STATUS OF THE EBS
In complement to the procurement strategy, all the detector development activities within the EBS Detector Development Plan (DDP) are progressing sustainably. The development of a very-high-photon-rate and small-pixel advanced photon-counting detector for coherent scattering applications is in the R&D phase, while the XIDER project, pursuing the development of a new very-high-dynamic-range detector optimised for high-energy diffraction, is also progressing smoothly.
The laboratory tests of the 1M SMARTPIX prototype, a photon-counting pixel device, were completed by the end of the year. The new readout will provide unprecedented low- latency processing capabilities, complemented by LIMA2, the new version of the ESRF standard data-acquisition software framework for scalable distributed multicomputer environments. LIMA2 will be also a key component in making optimum use of other high-performance detection systems, such as the PSI/EIGER1M detector installed in ID01 and the future Jungfrau 4M unit that will be the main 2D detector for the new EBSL8 beamline for serial macromolecular crystallography.
The other development lines of the EBS-DDP are also progressing. These include continuous R&D activity on high-density sensors for high-energy X-ray detection, in particular on compound semiconductor sensors, such as CdZnTe (CZT)
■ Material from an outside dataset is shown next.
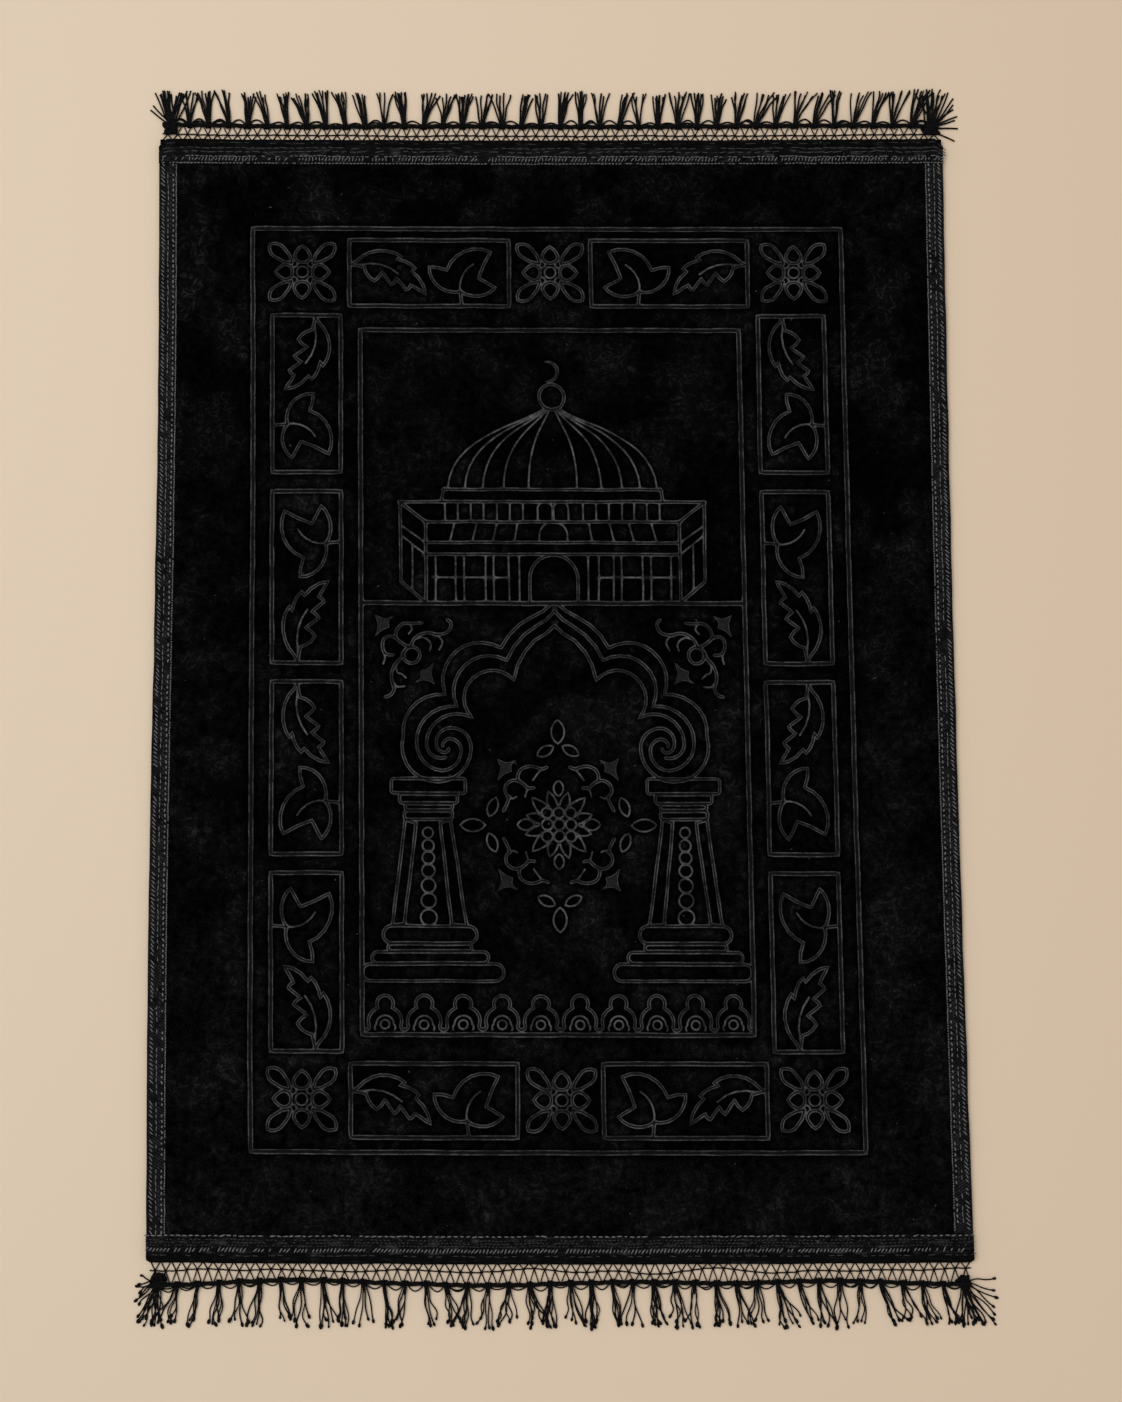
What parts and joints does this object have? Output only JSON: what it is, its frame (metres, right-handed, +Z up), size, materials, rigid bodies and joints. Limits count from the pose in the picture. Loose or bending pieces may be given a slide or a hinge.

and thick GaAs, and new types of structured and thin-film scintillators for medium- and high-spatial-resolution applications. The DDP also includes the integration of multi-element silicon drift diodes (SDDs), optimising both the packaging fraction and the modularity of the devices to improve performance, quality and reliability of this type of energy-dispersive detector.
X-RAY OPTICS AND MECHATRONICS
The EBS source is primarily characterised by a reduction in beam size and an increased coherent flux fraction (particular at higher X-ray energies). Beamlines therefore seek to implement high-throughput optical schemes to harness the potential of the new source by delivering strongly coherent beams at the micrometre or nanometre scale. Many new optical layouts depend upon the implementation of multilayer devices in the core design. Such multilayers are typically employed as broadband monochromators as one of the first optical components in the beamline optical chain or, alternatively, as reflective coatings on focusing mirror optics (where they allow an increase of the numerical aperture of the device). To meet the specific challenges of developing a new generation of such optics, the EBS instrumentation programme has invested in a new deposition tool, the Compact Multilayer Coating System (CMCS), which will operate from 2021. The CMCS will complement the existing coating system and will be particularly adapted to producing smaller multilayer devices with improved control over the coating thickness profile and accuracy.
Concerning mechatronics projects, mechatronics solutions are being integrated in the ESRF spectroscopy DCM to control the position of the crystals thanks to interferometric sensors, a real-time control system and fast actuators. Progress has also been made on mechatronics developments for the Nano-positioning and Active Stabilisation Stage (NASS) device for the ID31 end-station, making it possible to establish the specifications of the nano-hexapod and to start its design.
DATA INFRASTRUCTURE With the EBS enabling experimental data rates to increase by an estimated factor of 10 to 100, dealing with data remains one of the major challenges of the EBS project. It is therefore crucial to ensure that adequate IT hardware infrastructure, software developments and
Fig. 5: The large- format CdTe EIGER2
detector was received in autumn 2020.